Dacian Ciolos paid 8,300 Euros per month by European Commission. I’m not the Premier who received a ‘to-do’ list from the European Commission

* 15 other European Commissioners in similar situations


On Thursday, Premier Dacian Ciolos offered explanations about the indemnity he is receiving from the European Commission. The official explained that the indemnity, offered to all former European Commissioners over a period of three years, “is the result of a European regulation,” and the money does not come “from private companies that have contracts with the Government” as speculated. According to Germany’s ‘Die Zeit’ daily, 16 former European Commissioners, including Dacian Ciolos, are collecting indemnities of at least 8,333 Euros per month from the European Commission.

The Premier’s explanations come after the press wrote that Dacian Ciolos is still collecting a salary from Brussels while serving as Romania’s Premier.

“If you remember, I said it before, when I ended my tenure, that there is this indemnity paid to all former European Commissioners.

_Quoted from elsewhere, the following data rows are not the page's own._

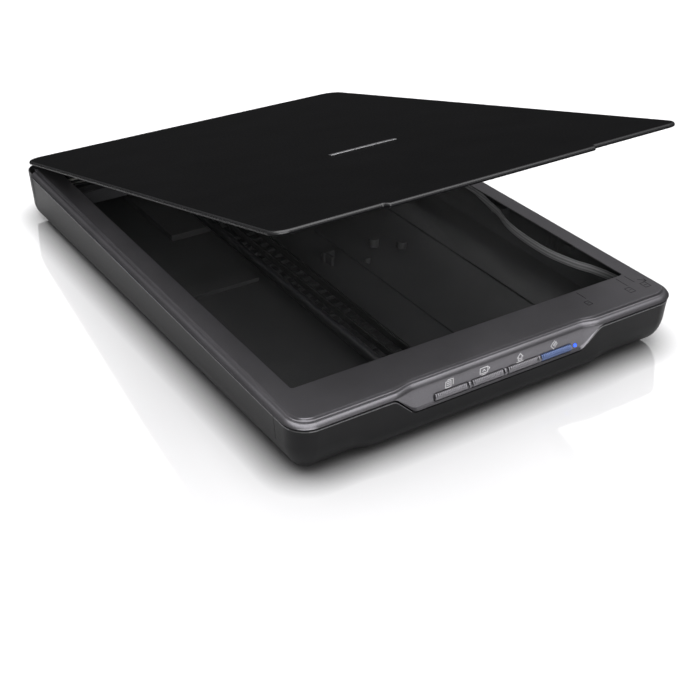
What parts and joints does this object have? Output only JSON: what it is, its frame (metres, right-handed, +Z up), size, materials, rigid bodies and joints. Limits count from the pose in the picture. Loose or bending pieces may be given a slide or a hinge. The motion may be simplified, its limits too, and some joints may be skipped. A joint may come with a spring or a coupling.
{
  "type": "flatbed scanner",
  "caption": "Slim A4 flatbed document scanner with a hinged lid held part open, a glass bed, a belt-driven sensor bar below it and front push buttons.",
  "frame": {"origin": "centre of the bounding box in plan, on the surface that the scanner stands on", "axes": "+X to the right seen from the front, +Y from the front buttons to the lid hinge, +Z up"},
  "size_m": [0.249, 0.364, 0.1301],
  "materials": {
    "case_plastic": "dark grey, fine matte grain",
    "frame_plastic": "satin metallic dark grey paint",
    "lid_plastic": "near black, fine satin grain",
    "inner_plastic": "black, unfinished inside moulding",
    "sensor_plastic": "dark grey moulding",
    "clear_glass": "polished clear",
    "steel": "plain steel",
    "white_film": "even matte white",
    "foam": "soft open foam",
    "rubber": "matte black rubber",
    "circuit_board": "green solder mask",
    "acetal": "natural white acetal",
    "badge_metal": "satin silver, blank",
    "lamp": "clear blue light pipe",
    "ribbon": "flat flexible cable, silver grey"
  },
  "bodies": {
    "base": {"lower_case": "case_plastic", "upper_frame": "frame_plastic", "hinge_deck": "frame_plastic", "document_glass": "clear_glass", "white_reference_strip": "white_film", "guide_rod": "steel", "drive_belt": "rubber", "motor_bracket": "steel", "drive_motor": "steel", "main_board": "circuit_board", "controller_chip": "inner_plastic", "ribbon_connector": "acetal", "usb_port": "steel", "button_board": "circuit_board", "tact_switch_1": "sensor_plastic", "tact_switch_2": "sensor_plastic", "tact_switch_3": "sensor_plastic", "tact_switch_4": "sensor_plastic", "status_light_pipe": "lamp", "sensor_ribbon": "ribbon", "panel_ribbon": "ribbon", "foot_1": "rubber", "foot_2": "rubber", "foot_3": "rubber", "foot_4": "rubber", "case_screw_1": "steel", "case_screw_2": "steel", "case_screw_3": "steel", "case_screw_4": "steel"},
    "carriage": {"carriage_frame": "sensor_plastic", "sensor_housing": "inner_plastic", "sensor_window": "clear_glass", "rod_lens_array": "sensor_plastic", "light_guide": "acetal", "sensor_board": "circuit_board", "leaf_spring_left": "steel", "leaf_spring_right": "steel", "glass_slider_left": "acetal", "glass_slider_right": "acetal", "slide_bush": "acetal", "belt_clamp": "acetal"},
    "drive_pulley": {"drive_pulley": "acetal"},
    "idler_pulley": {"idler_pulley": "acetal"},
    "motor_pinion": {"motor_pinion": "acetal"},
    "hinge_posts": {"hinge_post_left": "inner_plastic", "hinge_post_right": "inner_plastic"},
    "lid": {"lid_cover": "lid_plastic", "lid_liner": "inner_plastic", "document_pad_foam": "foam", "document_mat": "white_film", "lid_badge": "badge_metal", "hinge_bracket_left": "inner_plastic", "hinge_bracket_right": "inner_plastic", "hinge_pin_left": "steel", "hinge_pin_right": "steel"},
    "stand": {"kick_stand": "case_plastic"},
    "button_1": {"button_1": "frame_plastic"},
    "button_2": {"button_2": "frame_plastic"},
    "button_3": {"button_3": "frame_plastic"},
    "button_4": {"button_4": "frame_plastic"}
  },
  "joints": [
    {"name": "carriage_travel", "type": "slide", "parent": "base", "child": "carriage", "axis": [0, -1, 0], "range_m": [-0.0094, 0.288]},
    {"name": "drive_pulley_turn", "type": "hinge", "parent": "base", "child": "drive_pulley", "pos_m": [-0.025, -0.1635, 0.01], "axis": [0, 0, -1], "continuous": true},
    {"name": "idler_pulley_turn", "type": "hinge", "parent": "base", "child": "idler_pulley", "pos_m": [-0.025, 0.1626, 0.01], "axis": [0, 0, -1], "continuous": true},
    {"name": "motor_turn", "type": "hinge", "parent": "base", "child": "motor_pinion", "pos_m": [-0.01235, -0.1635, 0.01], "axis": [0, 0, 1], "continuous": true},
    {"name": "posts_rise", "type": "slide", "parent": "base", "child": "hinge_posts", "axis": [0, 0, 1], "range_m": [0, 0.013]},
    {"name": "lid_hinge", "type": "hinge", "parent": "hinge_posts", "child": "lid", "pos_m": [0, 0.1713, 0.0352], "axis": [-1, 0, 0], "range_deg": [-15.06, 65]},
    {"name": "stand_hinge", "type": "hinge", "parent": "base", "child": "stand", "pos_m": [0, 0.15, 0.00475], "axis": [1, 0, 0], "range_deg": [0, 105]},
    {"name": "button_1_press", "type": "slide", "parent": "base", "child": "button_1", "axis": [0, 1, 0], "range_m": [0, 0.0008], "stiffness_N_per_m": 600, "springref_m": -0.0005},
    {"name": "button_2_press", "type": "slide", "parent": "base", "child": "button_2", "axis": [0, 1, 0], "range_m": [0, 0.0008], "stiffness_N_per_m": 600, "springref_m": -0.0005},
    {"name": "button_3_press", "type": "slide", "parent": "base", "child": "button_3", "axis": [0, 1, 0], "range_m": [0, 0.0008], "stiffness_N_per_m": 600, "springref_m": -0.0005},
    {"name": "button_4_press", "type": "slide", "parent": "base", "child": "button_4", "axis": [0, 1, 0], "range_m": [0, 0.0008], "stiffness_N_per_m": 600, "springref_m": -0.0005}
  ],
  "couplings": [
    {"joint": "drive_pulley_turn", "follows": "carriage_travel", "rad_per_m": 188.68},
    {"joint": "idler_pulley_turn", "follows": "carriage_travel", "rad_per_m": 188.68},
    {"joint": "motor_turn", "follows": "carriage_travel", "rad_per_m": 597.48}
  ]
}
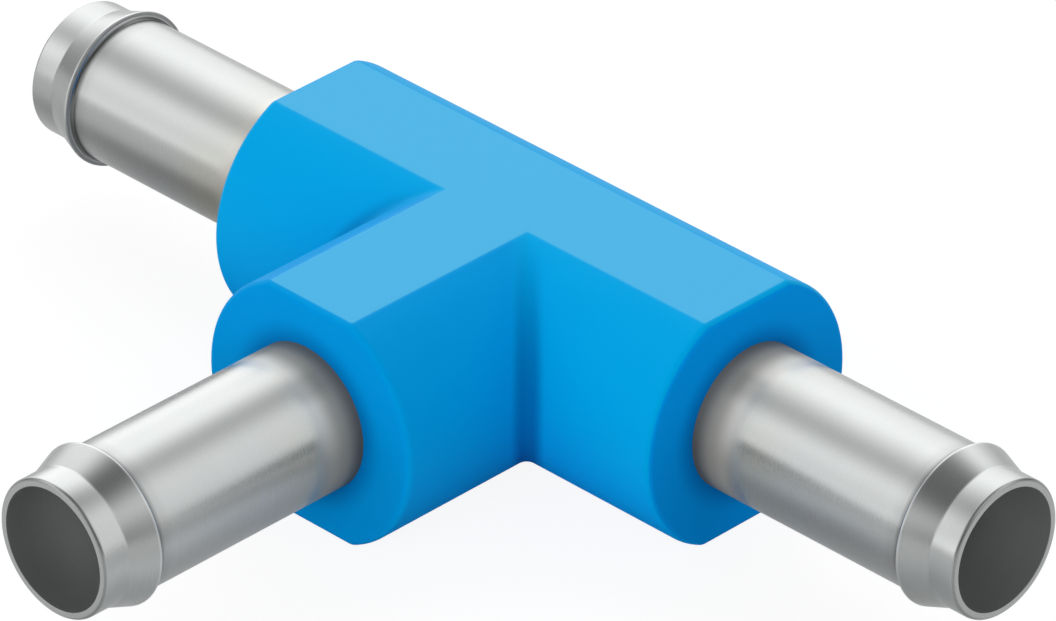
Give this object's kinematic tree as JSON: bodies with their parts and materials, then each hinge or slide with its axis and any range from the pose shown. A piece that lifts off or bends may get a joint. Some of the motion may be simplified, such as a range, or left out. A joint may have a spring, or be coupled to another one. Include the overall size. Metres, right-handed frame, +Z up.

A transition indemnity that is paid for 3 years after the mandate, offered because former commissioners have certain professional restrictions. It is offered automatically, with no obligation on the part of the recipient, and is offered to all former commissioners. I started receiving it in November 2014 and I will stop in November 2017. It is included in my wealth statement, everything was done transparently,” Dacian Ciolos stated.

The Premier also clarified the rumours according to which he received money from private companies that have contracts with the Government.

“This is not money that comes from private companies that have contracts with the Government, nor money that comes from some who have special interests at the Government. This is money I receive from a public institution, as a result of a European regulation, but has nothing to do with the responsibility I currently have. The indemnity is a slightly above half the net salary of a European Commissioner,” Dacian Ciolos added.

Dacian Ciolos also pointed out that the money he receives from the European Commission did not influence his activity as Premier.

“Let me clarify, my stance toward the European Commission has been very clear from the start. When there was something to criticise I criticised it, when there was something to support I supported it. I have no obligation toward the European Commission. I am not the Premier who received a ‘to-do’ list from the European Commission. I was the one who announced that Romania does not accept the migrant quotas, I am the one who negotiated and insisted on the EC’s involvement in eliminating visas for Canada. So, I have no problem and I want to be very clear that my independence is total and I’m very aware of my responsibility as Premier.”


16 former Commissioners receive indemnities


Although they were last in office two years ago, 16 former European Commissioners, including Romanian Premier Dacian Ciolos, still collect indemnities standing at 8,333 Euros per month, Germany’s ‘Die Zeit’ daily wrote, being quoted by Politico, Agerpres informs.

Former members of the European Commission which Jose Manuel Barroso headed until 2014 are collecting these indemnities in order not to join large companies as soon as they leave office. Nevertheless, the German daily writes, many of the former Commissioners who are collecting the indemnities already hold leadership positions within large companies, work for lobbying companies or are high state officials.

The list of former Commissioners who are already employed, despite collecting the transition indemnity, includes: former Trade Commissioner Karel De Gucht, who has become member of the board at Arcelor Mittal and at telecommunications company Proximus; former Climate Change Commissioner Connie Hedegaard, who has become member of Danfoss Group’s Board of Directors; and former Agriculture Minister Dacian Ciolos, who is currently Romania’s Premier.

According to legislation dating back to 1967, the indemnities are paid over a period of three years. In 2016, the transition period was lowered to two years, however the amendment is not enforced retroactively.